▶ **The request**: Print out the material that follows word for word.

▶ **Available data**:

──────

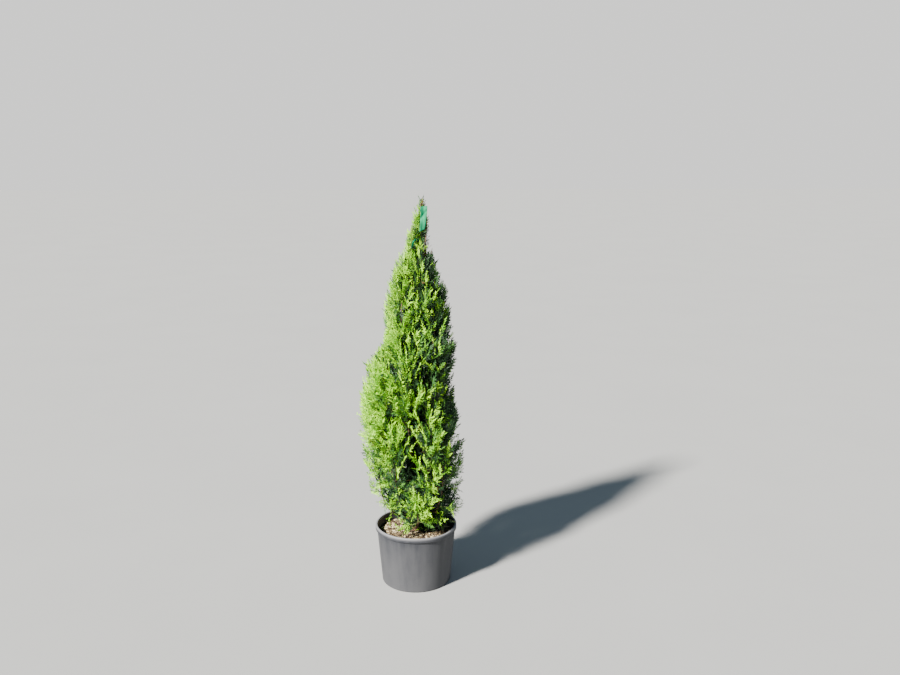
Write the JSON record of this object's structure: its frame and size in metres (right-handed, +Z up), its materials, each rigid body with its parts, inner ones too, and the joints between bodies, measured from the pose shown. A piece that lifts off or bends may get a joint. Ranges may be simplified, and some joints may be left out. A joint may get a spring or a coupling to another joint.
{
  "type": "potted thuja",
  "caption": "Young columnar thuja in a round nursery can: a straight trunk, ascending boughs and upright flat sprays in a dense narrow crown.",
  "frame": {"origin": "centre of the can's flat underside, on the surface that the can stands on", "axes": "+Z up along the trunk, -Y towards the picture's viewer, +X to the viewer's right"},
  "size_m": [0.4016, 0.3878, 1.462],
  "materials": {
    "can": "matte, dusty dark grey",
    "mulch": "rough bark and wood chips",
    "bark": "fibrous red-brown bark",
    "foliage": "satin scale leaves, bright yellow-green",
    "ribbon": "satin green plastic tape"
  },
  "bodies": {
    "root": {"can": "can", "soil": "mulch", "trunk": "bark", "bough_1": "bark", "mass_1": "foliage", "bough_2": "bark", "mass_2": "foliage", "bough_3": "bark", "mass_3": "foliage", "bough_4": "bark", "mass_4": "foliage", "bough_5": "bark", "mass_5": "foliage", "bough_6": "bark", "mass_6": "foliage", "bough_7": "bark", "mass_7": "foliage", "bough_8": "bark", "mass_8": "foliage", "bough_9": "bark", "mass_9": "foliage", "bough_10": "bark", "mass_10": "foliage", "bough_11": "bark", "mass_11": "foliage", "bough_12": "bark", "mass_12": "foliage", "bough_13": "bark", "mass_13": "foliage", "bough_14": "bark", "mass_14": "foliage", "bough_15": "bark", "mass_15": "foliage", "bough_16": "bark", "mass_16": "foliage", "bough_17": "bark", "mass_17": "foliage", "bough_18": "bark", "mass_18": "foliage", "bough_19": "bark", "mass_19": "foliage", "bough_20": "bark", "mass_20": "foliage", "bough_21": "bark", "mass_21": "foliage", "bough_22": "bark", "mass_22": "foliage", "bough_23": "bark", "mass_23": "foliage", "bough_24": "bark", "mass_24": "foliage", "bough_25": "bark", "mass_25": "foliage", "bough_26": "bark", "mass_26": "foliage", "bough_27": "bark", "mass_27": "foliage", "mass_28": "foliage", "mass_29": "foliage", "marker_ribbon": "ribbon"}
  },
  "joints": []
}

──────

▶ **Problem solution**:
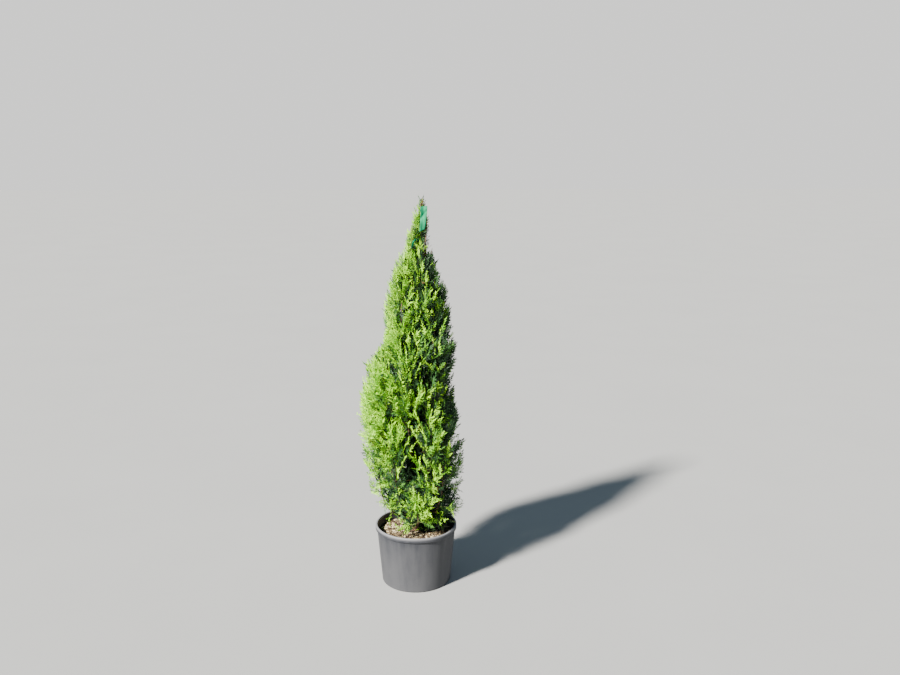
Write the JSON record of this object's structure: its frame and size in metres (right-handed, +Z up), its materials, each rigid body with its parts, inner ones too, and the joints between bodies, measured from the pose shown. A piece that lifts off or bends may get a joint. Ranges may be simplified, and some joints may be left out. A joint may get a spring or a coupling to another joint.
{
  "type": "potted thuja",
  "caption": "Young columnar thuja in a round nursery can: a straight trunk, ascending boughs and upright flat sprays in a dense narrow crown.",
  "frame": {"origin": "centre of the can's flat underside, on the surface that the can stands on", "axes": "+Z up along the trunk, -Y towards the picture's viewer, +X to the viewer's right"},
  "size_m": [0.4016, 0.3878, 1.462],
  "materials": {
    "can": "matte, dusty dark grey",
    "mulch": "rough bark and wood chips",
    "bark": "fibrous red-brown bark",
    "foliage": "satin scale leaves, bright yellow-green",
    "ribbon": "satin green plastic tape"
  },
  "bodies": {
    "root": {"can": "can", "soil": "mulch", "trunk": "bark", "bough_1": "bark", "mass_1": "foliage", "bough_2": "bark", "mass_2": "foliage", "bough_3": "bark", "mass_3": "foliage", "bough_4": "bark", "mass_4": "foliage", "bough_5": "bark", "mass_5": "foliage", "bough_6": "bark", "mass_6": "foliage", "bough_7": "bark", "mass_7": "foliage", "bough_8": "bark", "mass_8": "foliage", "bough_9": "bark", "mass_9": "foliage", "bough_10": "bark", "mass_10": "foliage", "bough_11": "bark", "mass_11": "foliage", "bough_12": "bark", "mass_12": "foliage", "bough_13": "bark", "mass_13": "foliage", "bough_14": "bark", "mass_14": "foliage", "bough_15": "bark", "mass_15": "foliage", "bough_16": "bark", "mass_16": "foliage", "bough_17": "bark", "mass_17": "foliage", "bough_18": "bark", "mass_18": "foliage", "bough_19": "bark", "mass_19": "foliage", "bough_20": "bark", "mass_20": "foliage", "bough_21": "bark", "mass_21": "foliage", "bough_22": "bark", "mass_22": "foliage", "bough_23": "bark", "mass_23": "foliage", "bough_24": "bark", "mass_24": "foliage", "bough_25": "bark", "mass_25": "foliage", "bough_26": "bark", "mass_26": "foliage", "bough_27": "bark", "mass_27": "foliage", "mass_28": "foliage", "mass_29": "foliage", "marker_ribbon": "ribbon"}
  },
  "joints": []
}